Lesson 18 of 22

Performance & Optimization

Performance Tuning

3 min read

Optimize Ollama's runtime parameters to maximize inference speed for your specific hardware and use case.

Key Performance Parameters

┌─────────────────────────────────────────────────────────────────┐
│                   Ollama Performance Parameters                 │
├─────────────────────────────────────────────────────────────────┤
│                                                                 │
│  Parameter         │ Effect              │ Trade-off            │
│  ──────────────────│─────────────────────│───────────────────   │
│  num_ctx           │ Context window size │ Speed vs memory      │
│  num_gpu           │ GPU layers          │ Speed vs VRAM        │
│  num_thread        │ CPU threads         │ CPU inference speed  │
│  num_batch         │ Batch size          │ Throughput vs latency│
│  num_predict       │ Max tokens          │ Response length      │
│                                                                 │
└─────────────────────────────────────────────────────────────────┘

Context Length Optimization

Context length significantly impacts memory usage and speed.

import ollama

# Default context (2048 tokens) - fastest
response = ollama.generate(
    model="llama3.2",
    prompt="Hello!",
    options={"num_ctx": 2048}
)

# Extended context (8192 tokens) - uses more VRAM
response = ollama.generate(
    model="llama3.2",
    prompt="Long document here...",
    options={"num_ctx": 8192}
)

# Maximum context (131072 for some models) - slowest, most memory
response = ollama.generate(
    model="llama3.2",
    prompt="Very long document...",
    options={"num_ctx": 131072}
)

Memory scaling formula:

VRAM_needed ≈ model_size + (num_ctx × hidden_size × num_layers × 2 bytes)

GPU Layer Configuration

Control how many layers run on GPU vs CPU.

# Check current GPU usage
ollama ps

# Run with all layers on GPU (if VRAM allows)
OLLAMA_NUM_GPU=999 ollama run llama3.2

# Run with partial GPU offload (split between GPU and CPU)
OLLAMA_NUM_GPU=20 ollama run llama3.2:70b

# Force CPU-only
OLLAMA_NUM_GPU=0 ollama run llama3.2
import ollama

def test_gpu_layers(model: str, layer_counts: list[int]):
    """Test inference speed with different GPU layer counts."""
    import time

    results = []
    prompt = "Write a short poem about coding."
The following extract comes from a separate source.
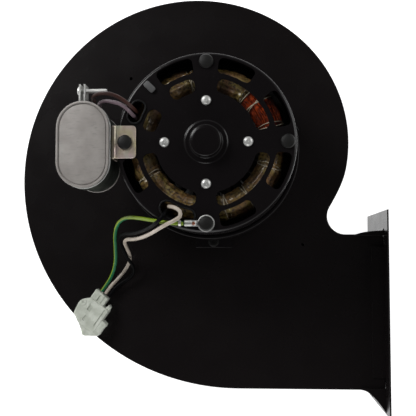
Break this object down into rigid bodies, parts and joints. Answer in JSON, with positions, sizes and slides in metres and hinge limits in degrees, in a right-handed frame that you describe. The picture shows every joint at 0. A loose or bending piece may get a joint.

    for layers in layer_counts:
        # This would require setting env var before starting Ollama
        start = time.time()
        response = ollama.generate(
            model=model,
            prompt=prompt,
            options={"num_predict": 50}
        )
        elapsed = time.time() - start

        tokens = response.get("eval_count", 50)
        results.append({
            "gpu_layers": layers,
            "tokens_per_sec": tokens / elapsed
        })

    return results

Batch Size Tuning

import ollama
import time

def benchmark_batch_sizes(model: str, batch_sizes: list[int]):
    """Compare throughput with different batch sizes."""
    prompt = "Explain machine learning."
    results = []

    for batch in batch_sizes:
        start = time.time()
        response = ollama.generate(
            model=model,
            prompt=prompt,
            options={
                "num_batch": batch,
                "num_predict": 100
            }
        )
        elapsed = time.time() - start

        results.append({
            "batch_size": batch,
            "time": elapsed,
            "tokens_per_sec": response.get("eval_count", 100) / elapsed
        })

    return results

# Test different batch sizes
results = benchmark_batch_sizes("llama3.2", [128, 256, 512, 1024])
for r in results:
    print(f"Batch {r['batch_size']}: {r['tokens_per_sec']:.1f} tok/s")

Thread Configuration

# Set CPU threads (default: auto-detected)
OLLAMA_NUM_THREAD=8 ollama serve

# Optimal: usually num_physical_cores (not hyperthreads)
# On 8-core CPU with hyperthreading, use 8, not 16
import os
import multiprocessing

def get_optimal_threads():
    """Get recommended thread count for inference."""
    # Physical cores usually work better than logical
    logical = multiprocessing.cpu_count()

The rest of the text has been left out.